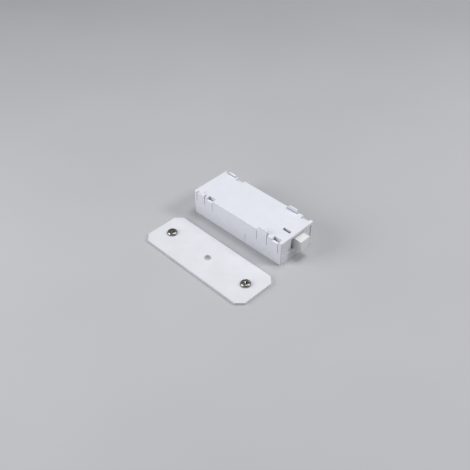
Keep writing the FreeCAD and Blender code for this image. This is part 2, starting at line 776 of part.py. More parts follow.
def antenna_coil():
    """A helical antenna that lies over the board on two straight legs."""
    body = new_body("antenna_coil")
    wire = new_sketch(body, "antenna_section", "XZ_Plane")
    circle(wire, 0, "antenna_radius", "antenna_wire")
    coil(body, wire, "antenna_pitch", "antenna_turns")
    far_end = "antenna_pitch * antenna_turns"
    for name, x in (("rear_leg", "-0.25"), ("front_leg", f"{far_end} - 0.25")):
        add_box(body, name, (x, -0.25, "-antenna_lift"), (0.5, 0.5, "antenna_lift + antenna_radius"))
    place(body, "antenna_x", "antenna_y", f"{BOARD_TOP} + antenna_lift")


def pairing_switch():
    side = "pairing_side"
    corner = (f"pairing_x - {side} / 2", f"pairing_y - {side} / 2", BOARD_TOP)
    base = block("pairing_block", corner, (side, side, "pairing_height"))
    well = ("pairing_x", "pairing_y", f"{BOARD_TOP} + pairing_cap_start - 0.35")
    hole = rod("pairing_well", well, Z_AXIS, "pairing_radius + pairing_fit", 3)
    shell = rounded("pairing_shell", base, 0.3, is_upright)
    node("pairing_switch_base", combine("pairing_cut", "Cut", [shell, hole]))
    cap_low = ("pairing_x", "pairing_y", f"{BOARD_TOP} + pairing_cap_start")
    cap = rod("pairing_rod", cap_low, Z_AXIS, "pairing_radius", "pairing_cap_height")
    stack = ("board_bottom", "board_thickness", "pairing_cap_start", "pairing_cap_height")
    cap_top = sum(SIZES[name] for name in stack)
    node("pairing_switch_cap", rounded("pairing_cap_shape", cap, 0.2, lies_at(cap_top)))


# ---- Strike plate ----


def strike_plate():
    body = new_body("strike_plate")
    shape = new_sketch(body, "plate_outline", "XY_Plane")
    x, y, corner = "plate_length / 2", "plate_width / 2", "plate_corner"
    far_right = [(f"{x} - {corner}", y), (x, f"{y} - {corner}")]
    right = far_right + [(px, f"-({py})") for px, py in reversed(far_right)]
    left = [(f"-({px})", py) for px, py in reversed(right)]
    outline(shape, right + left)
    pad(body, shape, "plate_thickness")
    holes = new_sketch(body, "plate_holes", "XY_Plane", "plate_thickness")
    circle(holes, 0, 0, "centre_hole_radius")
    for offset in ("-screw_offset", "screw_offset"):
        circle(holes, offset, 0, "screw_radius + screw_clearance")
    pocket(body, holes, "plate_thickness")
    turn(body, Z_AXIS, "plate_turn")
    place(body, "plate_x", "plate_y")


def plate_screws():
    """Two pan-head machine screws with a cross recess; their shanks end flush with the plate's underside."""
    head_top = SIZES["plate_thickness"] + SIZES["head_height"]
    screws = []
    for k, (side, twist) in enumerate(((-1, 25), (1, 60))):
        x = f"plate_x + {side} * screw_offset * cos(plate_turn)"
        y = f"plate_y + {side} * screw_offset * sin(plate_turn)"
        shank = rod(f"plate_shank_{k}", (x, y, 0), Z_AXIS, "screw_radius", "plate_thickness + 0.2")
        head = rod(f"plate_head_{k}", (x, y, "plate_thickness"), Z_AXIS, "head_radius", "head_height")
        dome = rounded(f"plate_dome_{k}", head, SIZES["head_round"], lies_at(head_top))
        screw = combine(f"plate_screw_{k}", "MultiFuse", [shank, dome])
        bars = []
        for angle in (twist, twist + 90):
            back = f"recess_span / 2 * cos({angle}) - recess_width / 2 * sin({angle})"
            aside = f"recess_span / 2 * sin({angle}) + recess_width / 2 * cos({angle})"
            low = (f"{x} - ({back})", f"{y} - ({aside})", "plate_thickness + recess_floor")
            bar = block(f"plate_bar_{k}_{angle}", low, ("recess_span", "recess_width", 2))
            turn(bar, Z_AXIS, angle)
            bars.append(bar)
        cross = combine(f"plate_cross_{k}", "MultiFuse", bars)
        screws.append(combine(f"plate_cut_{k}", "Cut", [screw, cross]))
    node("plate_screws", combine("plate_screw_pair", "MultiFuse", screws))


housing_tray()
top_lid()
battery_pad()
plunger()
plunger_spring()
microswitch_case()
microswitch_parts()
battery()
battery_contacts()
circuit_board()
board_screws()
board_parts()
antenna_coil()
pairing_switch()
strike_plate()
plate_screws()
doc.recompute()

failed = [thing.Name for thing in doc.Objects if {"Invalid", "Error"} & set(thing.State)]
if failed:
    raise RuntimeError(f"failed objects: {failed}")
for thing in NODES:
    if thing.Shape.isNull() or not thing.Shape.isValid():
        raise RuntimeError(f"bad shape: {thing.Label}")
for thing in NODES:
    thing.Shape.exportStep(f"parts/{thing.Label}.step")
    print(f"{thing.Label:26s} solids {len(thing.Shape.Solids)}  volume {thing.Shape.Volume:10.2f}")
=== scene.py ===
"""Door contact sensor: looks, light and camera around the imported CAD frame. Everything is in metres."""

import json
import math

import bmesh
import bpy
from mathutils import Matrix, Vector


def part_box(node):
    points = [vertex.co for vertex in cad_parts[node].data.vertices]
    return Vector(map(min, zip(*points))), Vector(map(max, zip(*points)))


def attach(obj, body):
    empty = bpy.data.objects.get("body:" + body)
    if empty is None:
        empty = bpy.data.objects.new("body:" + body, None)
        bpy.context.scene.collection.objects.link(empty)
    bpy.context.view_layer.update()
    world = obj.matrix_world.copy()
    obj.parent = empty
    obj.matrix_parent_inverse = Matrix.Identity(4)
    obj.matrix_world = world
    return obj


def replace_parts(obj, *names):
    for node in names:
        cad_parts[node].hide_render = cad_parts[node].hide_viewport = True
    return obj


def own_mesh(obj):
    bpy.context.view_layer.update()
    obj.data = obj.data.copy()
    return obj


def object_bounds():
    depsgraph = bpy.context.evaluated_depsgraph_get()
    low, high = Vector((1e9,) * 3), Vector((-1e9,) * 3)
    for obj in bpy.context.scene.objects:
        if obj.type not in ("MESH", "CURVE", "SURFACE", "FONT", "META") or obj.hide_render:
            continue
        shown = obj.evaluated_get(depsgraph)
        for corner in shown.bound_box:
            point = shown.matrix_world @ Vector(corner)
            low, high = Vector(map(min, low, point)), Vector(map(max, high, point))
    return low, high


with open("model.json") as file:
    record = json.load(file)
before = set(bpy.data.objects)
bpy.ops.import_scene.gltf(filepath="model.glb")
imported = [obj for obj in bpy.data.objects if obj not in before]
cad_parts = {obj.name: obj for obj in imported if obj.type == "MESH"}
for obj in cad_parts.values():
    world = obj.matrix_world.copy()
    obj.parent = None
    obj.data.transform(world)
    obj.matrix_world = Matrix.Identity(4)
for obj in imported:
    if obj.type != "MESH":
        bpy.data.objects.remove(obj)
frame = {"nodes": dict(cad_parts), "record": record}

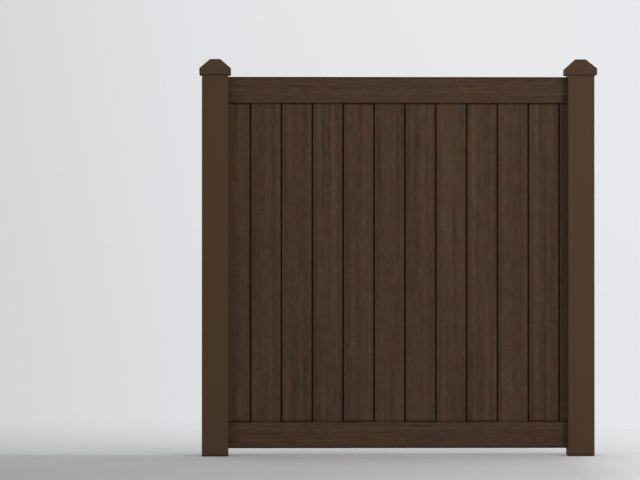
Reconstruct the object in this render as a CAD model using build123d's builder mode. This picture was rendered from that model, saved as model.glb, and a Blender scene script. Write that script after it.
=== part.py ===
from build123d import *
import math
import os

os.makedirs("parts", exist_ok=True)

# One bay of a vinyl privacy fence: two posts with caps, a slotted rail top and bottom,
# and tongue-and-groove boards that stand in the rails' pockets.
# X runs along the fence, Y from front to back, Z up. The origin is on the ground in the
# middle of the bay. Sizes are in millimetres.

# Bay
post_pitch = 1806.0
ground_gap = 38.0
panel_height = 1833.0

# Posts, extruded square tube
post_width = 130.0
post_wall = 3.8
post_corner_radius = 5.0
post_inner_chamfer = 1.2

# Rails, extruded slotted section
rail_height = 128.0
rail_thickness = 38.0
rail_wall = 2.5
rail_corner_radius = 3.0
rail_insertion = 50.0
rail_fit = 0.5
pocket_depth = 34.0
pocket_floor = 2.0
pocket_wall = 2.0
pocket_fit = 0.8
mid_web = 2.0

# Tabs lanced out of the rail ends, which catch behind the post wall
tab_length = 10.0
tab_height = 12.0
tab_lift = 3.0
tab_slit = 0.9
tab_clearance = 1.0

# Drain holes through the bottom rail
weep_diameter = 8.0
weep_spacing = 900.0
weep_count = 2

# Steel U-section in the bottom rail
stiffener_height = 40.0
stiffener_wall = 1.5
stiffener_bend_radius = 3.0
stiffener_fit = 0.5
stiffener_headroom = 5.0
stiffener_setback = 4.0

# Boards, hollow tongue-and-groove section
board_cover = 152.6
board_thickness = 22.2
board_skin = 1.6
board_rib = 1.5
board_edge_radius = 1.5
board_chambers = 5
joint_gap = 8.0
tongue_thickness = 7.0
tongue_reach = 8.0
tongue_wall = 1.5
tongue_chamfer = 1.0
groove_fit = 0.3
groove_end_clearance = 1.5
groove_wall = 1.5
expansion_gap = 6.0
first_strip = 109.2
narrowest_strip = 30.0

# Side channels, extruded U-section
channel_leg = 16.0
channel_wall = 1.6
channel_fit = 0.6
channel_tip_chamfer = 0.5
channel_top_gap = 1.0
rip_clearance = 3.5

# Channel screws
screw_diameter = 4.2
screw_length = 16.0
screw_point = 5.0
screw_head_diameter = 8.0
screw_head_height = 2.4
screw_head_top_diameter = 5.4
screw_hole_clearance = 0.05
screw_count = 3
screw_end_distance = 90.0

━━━

* _Work to do_: Exactly as written, return the lines from the line containing "failed = [thing.Name" through the line containing "from mathutils import Matrix, Vector", both included.

* _Expected answer_:
failed = [thing.Name for thing in doc.Objects if {"Invalid", "Error"} & set(thing.State)]
if failed:
    raise RuntimeError(f"failed objects: {failed}")
for thing in NODES:
    if thing.Shape.isNull() or not thing.Shape.isValid():
        raise RuntimeError(f"bad shape: {thing.Label}")
for thing in NODES:
    thing.Shape.exportStep(f"parts/{thing.Label}.step")
    print(f"{thing.Label:26s} solids {len(thing.Shape.Solids)}  volume {thing.Shape.Volume:10.2f}")
=== scene.py ===
"""Door contact sensor: looks, light and camera around the imported CAD frame. Everything is in metres."""

import json
import math

import bmesh
import bpy
from mathutils import Matrix, Vector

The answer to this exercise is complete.